The daily workload of many managers has become so overwhelming that there have been areas of neglect. One of those areas is the development of leadership teams and their direct reports. The gap in leadership capabilities, interpersonal skills, and strategic perspective is growing, not shrinking. If nonprofits are not preparing to address this major concern now, what will things look like in the next few decades?
To combat the growing gap in talent within nonprofits many organizations are using posts we've developed that outline training requirements. The posts (with the training requirements) help employees and managers be clear on the training and development that needs to take place while someone holds a particular post.
Think of the world of higher education; how does a student know when they can move from being a freshman to a sophomore? When the pre-requisites of the freshman year have been fulfilled a student may move up into a higher level of education and will have earned the title of sophomore. The same mentality needs to be applied in our nonprofit world to help build a plan to close the gap.

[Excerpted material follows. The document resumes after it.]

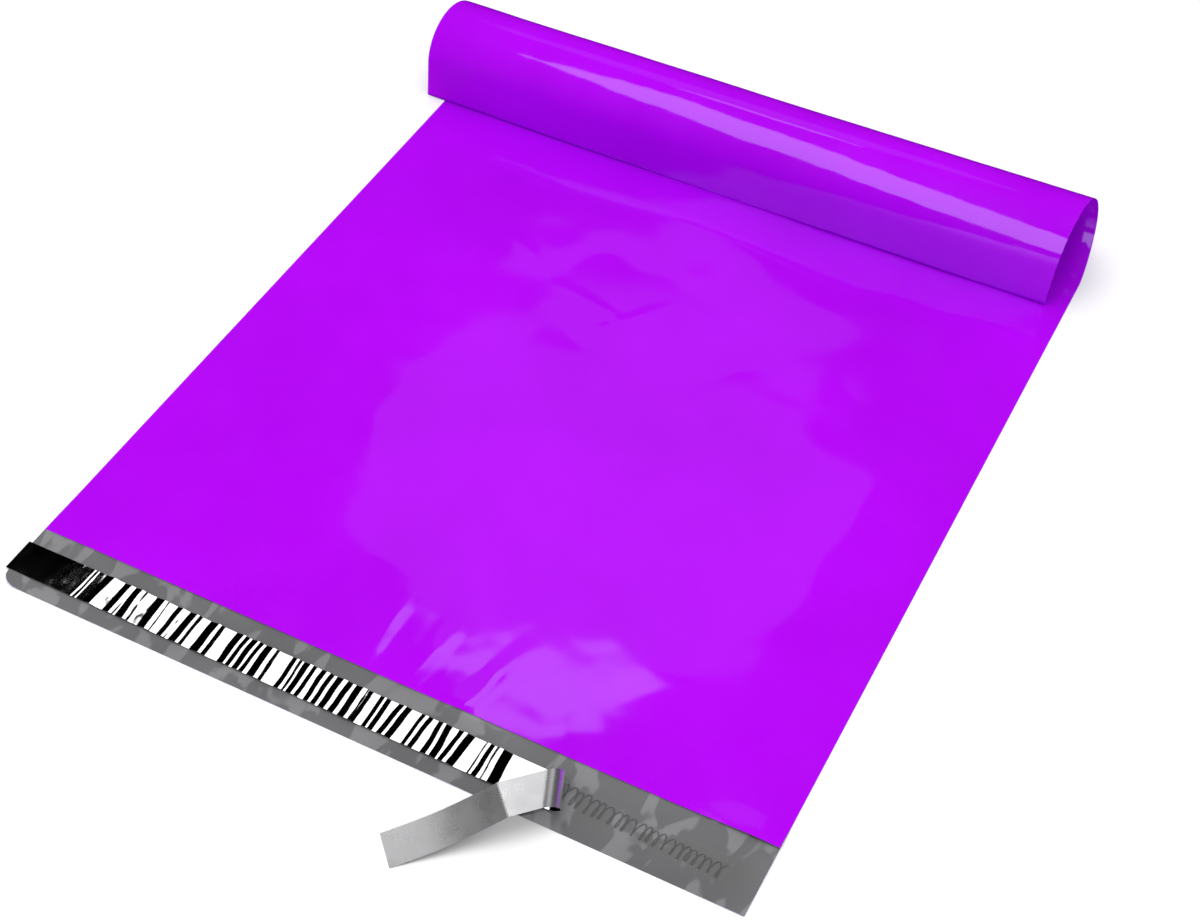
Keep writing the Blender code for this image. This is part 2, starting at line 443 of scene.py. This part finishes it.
class Finish:
    """A material's nodes, added one after another."""

    def __init__(self, name):
        self.material = bpy.data.materials.new(name)
        self.material.use_nodes = True
        self.tree = self.material.node_tree
        self.shader = self.tree.nodes["Principled BSDF"]
        self.coords = self.tree.nodes.new("ShaderNodeTexCoord")

    def node(self, kind, **values):
        made = self.tree.nodes.new(kind)
        for key, value in values.items():
            setattr(made, key, value)
        return made

    def join(self, source, target):
        self.tree.links.new(source, target)

    def socket(self, name, value):
        self.shader.inputs[name].default_value = value

    def place(self, scale, uv=False, turn=0.0):
        """Coordinates with their own scale on each axis."""
        mapping = self.node("ShaderNodeMapping")
        mapping.inputs["Scale"].default_value = scale
        mapping.inputs["Rotation"].default_value = (0.0, 0.0, turn)
        self.join(self.coords.outputs["UV" if uv else "Object"], mapping.inputs["Vector"])
        return mapping.outputs["Vector"]

    def noise(self, vector, detail=2.0, distortion=0.0):
        made = self.node("ShaderNodeTexNoise")
        made.inputs["Scale"].default_value = 1.0
        made.inputs["Detail"].default_value = detail
        made.inputs["Distortion"].default_value = distortion
        self.join(vector, made.inputs["Vector"])
        return made.outputs["Fac"]

    def span(self, value, source, target, smooth=False):
        """The value's range from source made into target."""
        made = self.node("ShaderNodeMapRange")
        made.interpolation_type = "SMOOTHSTEP" if smooth else "LINEAR"
        for key, number in zip(("From Min", "From Max", "To Min", "To Max"), (*source, *target)):
            made.inputs[key].default_value = number
        self.join(value, made.inputs["Value"])
        return made.outputs["Result"]

    def blend(self, share, first, second):
        """A colour from first to second, each a colour or a socket."""
        made = self.node("ShaderNodeMix", data_type="RGBA")
        self.join(share, made.inputs["Factor"])
        for key, colour in ((MIX_FIRST, first), (MIX_SECOND, second)):
            if isinstance(colour, bpy.types.NodeSocket):
                self.join(colour, made.inputs[key])
            else:
                made.inputs[key].default_value = (*colour[:3], 1.0)
        return made.outputs[MIX_RESULT]

    def relief(self, height, strength, distance, under=None):
        made = self.node("ShaderNodeBump")
        made.inputs["Strength"].default_value = strength
        made.inputs["Distance"].default_value = distance
        self.join(height, made.inputs["Height"])
        if under is not None:
            self.join(under, made.inputs["Normal"])
        return made.outputs["Normal"]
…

A post is an unemotional look at the types of functions or positions needed in an organization that best aligns to the strategy and structure. A person assuming a post ideally has all the necessary qualifications, understanding, and training needed to achieve the KPIs and primary purpose of that post. Using the post format:
Creates clarity regarding job function and employee satisfaction
Defines the ability to measure the success of a position
Prioritizes what actions really lead to success
Removes clouded judgment when assessing job performance
Builds accountability through every team member knowing their positions
There are several reasons a company spends the time to build posts: pieces of the organization can be linked together logically; communication and teamwork will be dramatically improved; eliminating duplication of job roles and efforts reduces expenses; and staff performance is improved through prioritization of tasks critical to success.